Exercise description:
What do the lines from the top of the data through the line with "way out of it." say? Quote them exactly and include both ends.

Available data:
=-=-=

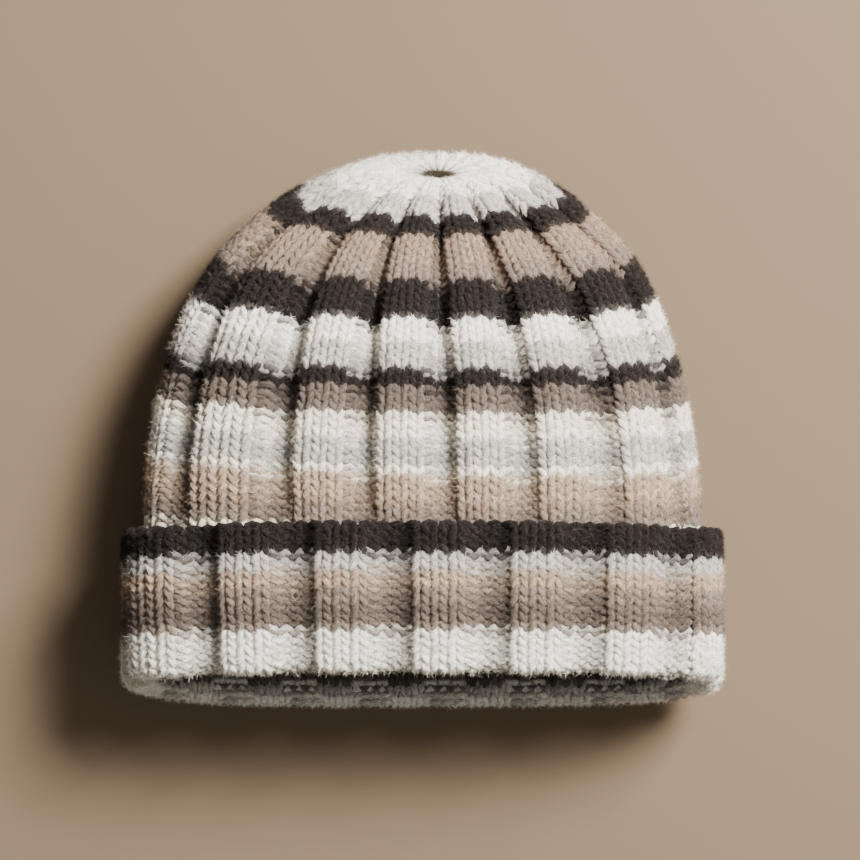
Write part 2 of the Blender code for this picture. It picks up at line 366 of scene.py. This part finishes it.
body_grid = np.array([envelope(along, spread_to_front(ROUND, BODY_FRONT_SPREAD)) for along in ALONG])
node_low, node_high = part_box("knitted_body")
body_shift = np.array([
    (node_low[0] + node_high[0] - body_grid[..., 0].min() - body_grid[..., 0].max()) / 2.0,
    node_high[1] - body_grid[..., 1].max(),
    0.0,
])
body_grid += body_shift
body_out, _ = outward_and_crownward(body_grid)
front_run = np.concatenate([[0.0], np.cumsum(np.linalg.norm(np.diff(body_grid[:, 0], axis=0), axis=1))])
rib_along = np.array([column("rib", along) for along in ALONG])
knit_along = np.array([column("knit", along) for along in ALONG])
knit_along -= PANEL_NARROWING * rising(ALONG, *PANELS_NARROW)


def on_body(length, place, depth):
    """Points of the body and the way out of it.

    Length is up from the fold line, place is in ribs around the head, and depth is inwards from outside.
    """
    share = spread_at_sides(place / RIB_COUNT, BODY_SPREAD_START, LEFT_SPREAD, RIGHT_SPREAD)
    along = np.interp(length, front_run, ALONG)
    rib_place = place - BODY_PANEL_PLACE
    channel = 1.0 - panel_height(rib_place, np.interp(along, ALONG, knit_along))
    lag = ROW_LAG * channel * np.interp(along, ALONG, rib_along)
    turn = 2.0 * math.pi * share
    drift = ROW_DRIFT * (1.0 - DRIFT_TO_LEFT * np.sin(turn) - np.cos(turn))
    drift *= np.interp(length, *zip(*ROW_DRIFTS))
    along = np.interp(length + drift - lag, front_run, ALONG)
    channel = 1.0 - panel_height(skewed(rib_place), np.interp(along, ALONG, knit_along) + SHOULDER)
    outside = read_grid(body_grid, along, share)
    outward = unit(read_grid(body_out, along, share))
    crown = falling(along, *CROWN_SOFTENS)
    pull = RIB_PULL * rising(along, *PULL_GROWS) * crown * on_upper_side(share)
    kept_depth = CROWN_RIB_SHARE + (1.0 - CROWN_RIB_SHARE) * crown
    sunk = channel * (np.interp(along, ALONG, rib_along) * RIB_DEPTH * kept_depth + pull)
    flute = rising(along, *FLUTES_GROW) * falling(along, *FLUTES_FADE)
    sunk += CROWN_FLUTE * flute * between_ribs(rib_place)
    outside = outside - outward * sunk[..., None]
    outside[..., 2] = np.maximum(outside[..., 2], 0.0)
    return outside - outward * depth[..., None], outward


# Wool is the yarn's own colour, with streaks along the strand, a mottle, and pale specks in it: partly single
# pale fibres, partly painted glints of light on fibres.
WOOL_SHADER = {
    "Roughness": 0.95,
    "Specular IOR Level": 0.06,
    "Sheen Weight": 0.03,
    "Sheen Roughness": 0.5,
    "Subsurface Weight": 0.5,
    "Subsurface Radius": (1.0, 0.9, 0.75),
    "Subsurface Scale": 0.0012,
}
STREAKS = {"Scale": 1.0, "Detail": 4.0, "Roughness": 0.7}
MOTTLE = {"Scale": 1500.0, "Detail": 3.0, "Roughness": 0.65}
PALE_FIBRES_AND_GLINTS = {"Scale": 2600.0, "Detail": 2.0}
PALE_FIBRE_AND_GLINT_COLOUR = (0.040, 0.031, 0.026)
BRIGHTEST_WOOL = (0.97, 0.95, 0.89)
UNEVEN_LEAST = 0.75
UNEVEN_MOST = 1.25
DARKEST_STREAK = 0.48
LIGHTEST_STREAK = 1.46
PALE_LEAST = 0.50
PALE_MOST = 0.72
RELIEF = 0.0010
SPUN_STREAKS = (5.0, 22.0)
SPUN_BUMP = 0.8
MATTED_STREAKS = (1.0, 1.0)
MATTED_BUMP = 0.5


def noise(tree, vector, values):
    node = tree.nodes.new("ShaderNodeTexNoise")
    set_inputs(node, values)
    tree.links.new(vector, node.inputs["Vector"])
    return node.outputs["Fac"]


def wool_material(name, streak_scale, bump):
    """Brushed wool, with streaks at this scale along and around the strand."""
    material = bpy.data.materials.new(name)
    material.use_nodes = True
    tree = material.node_tree
    shader = tree.nodes["Principled BSDF"]
    set_inputs(shader, WOOL_SHADER)
    colour = tree.nodes.new("ShaderNodeAttribute")
    colour.attribute_name = "wool"
    strand = tree.nodes.new("ShaderNodeUVMap")
    strand.uv_map = "strand"
    stretch = tree.nodes.new("ShaderNodeMapping")
    stretch.inputs["Scale"].default_value = (*streak_scale, 1.0)
    tree.links.new(strand.outputs["UV"], stretch.inputs["Vector"])
    place = tree.nodes.new("ShaderNodeTexCoord")
    uneven = tree.nodes.new("ShaderNodeMath")
    uneven.operation = "ADD"
    tree.links.new(noise(tree, stretch.outputs["Vector"], STREAKS), uneven.inputs[0])
    tree.links.new(noise(tree, place.outputs["Object"], MOTTLE), uneven.inputs[1])
    lightness = map_range(
        tree, uneven.outputs["Value"], UNEVEN_LEAST, UNEVEN_MOST, DARKEST_STREAK, LIGHTEST_STREAK
    )
    tinted = vector_math(tree, "SCALE", colour.outputs["Color"])
    tree.links.new(lightness, tinted.inputs["Scale"])
    pale = map_range(tree, noise(tree, place.outputs["Object"], PALE_FIBRES_AND_GLINTS), PALE_LEAST, PALE_MOST)
    specked = vector_math(tree, "MULTIPLY_ADD", PALE_FIBRE_AND_GLINT_COLOUR, pale, tinted.outputs["Vector"])
    kept = vector_math(tree, "MINIMUM", specked.outputs["Vector"], BRIGHTEST_WOOL)
    tree.links.new(kept.outputs["Vector"], shader.inputs["Base Color"])
    relief = tree.nodes.new("ShaderNodeBump")
    set_inputs(relief, {"Strength": bump, "Distance": RELIEF})
    tree.links.new(uneven.outputs["Value"], relief.inputs["Height"])
    tree.links.new(relief.outputs["Normal"], shader.inputs["Normal"])
    return material


def keep_colours(mesh, colours):
    """The wool's colour at each corner point of a mesh."""
    layer = mesh.attributes.new("wool", "FLOAT_COLOR", "POINT")
    flat = np.column_stack([np.clip(colours, 0.0, 1.0), np.ones(len(colours))])
    layer.data.foreach_set("color", flat.astype(np.float32).ravel())


def place_piece(piece, node):
    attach(piece, "root")
    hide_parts(node)


def row_colours(rows, colours, first, height):
    """The colour at any length: that of the nearest row."""
    nearest = np.clip(((rows - first) / height + 0.5).astype(int), 0, len(colours) - 1)
    return colours[nearest]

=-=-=

Written answer:
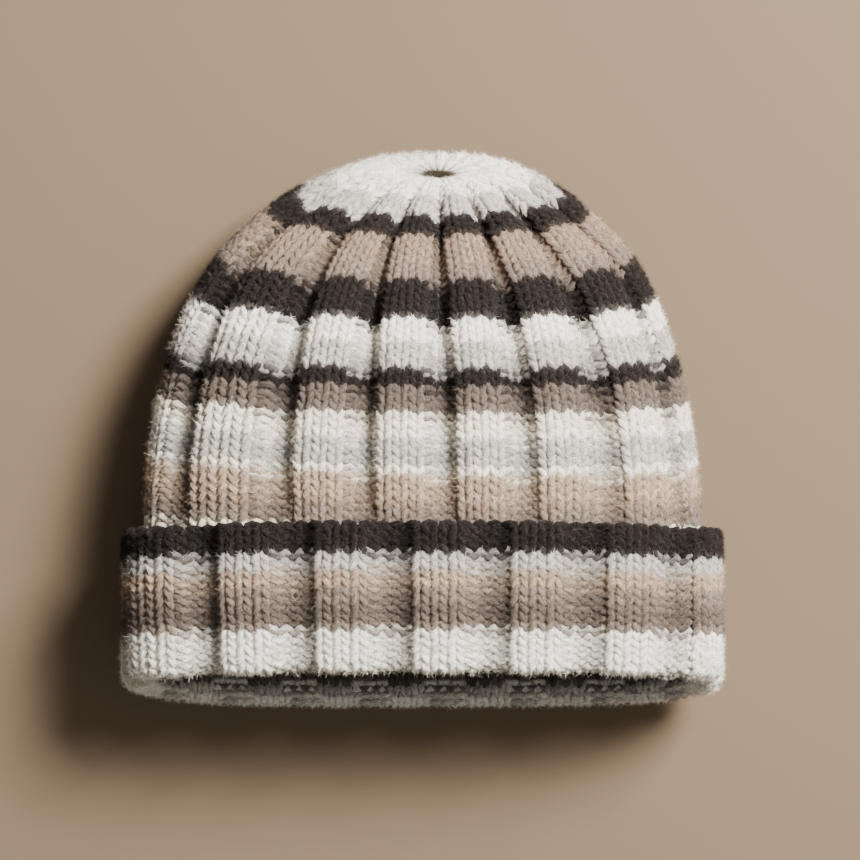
Write part 2 of the Blender code for this picture. It picks up at line 366 of scene.py. This part finishes it.
body_grid = np.array([envelope(along, spread_to_front(ROUND, BODY_FRONT_SPREAD)) for along in ALONG])
node_low, node_high = part_box("knitted_body")
body_shift = np.array([
    (node_low[0] + node_high[0] - body_grid[..., 0].min() - body_grid[..., 0].max()) / 2.0,
    node_high[1] - body_grid[..., 1].max(),
    0.0,
])
body_grid += body_shift
body_out, _ = outward_and_crownward(body_grid)
front_run = np.concatenate([[0.0], np.cumsum(np.linalg.norm(np.diff(body_grid[:, 0], axis=0), axis=1))])
rib_along = np.array([column("rib", along) for along in ALONG])
knit_along = np.array([column("knit", along) for along in ALONG])
knit_along -= PANEL_NARROWING * rising(ALONG, *PANELS_NARROW)


def on_body(length, place, depth):
    """Points of the body and the way out of it.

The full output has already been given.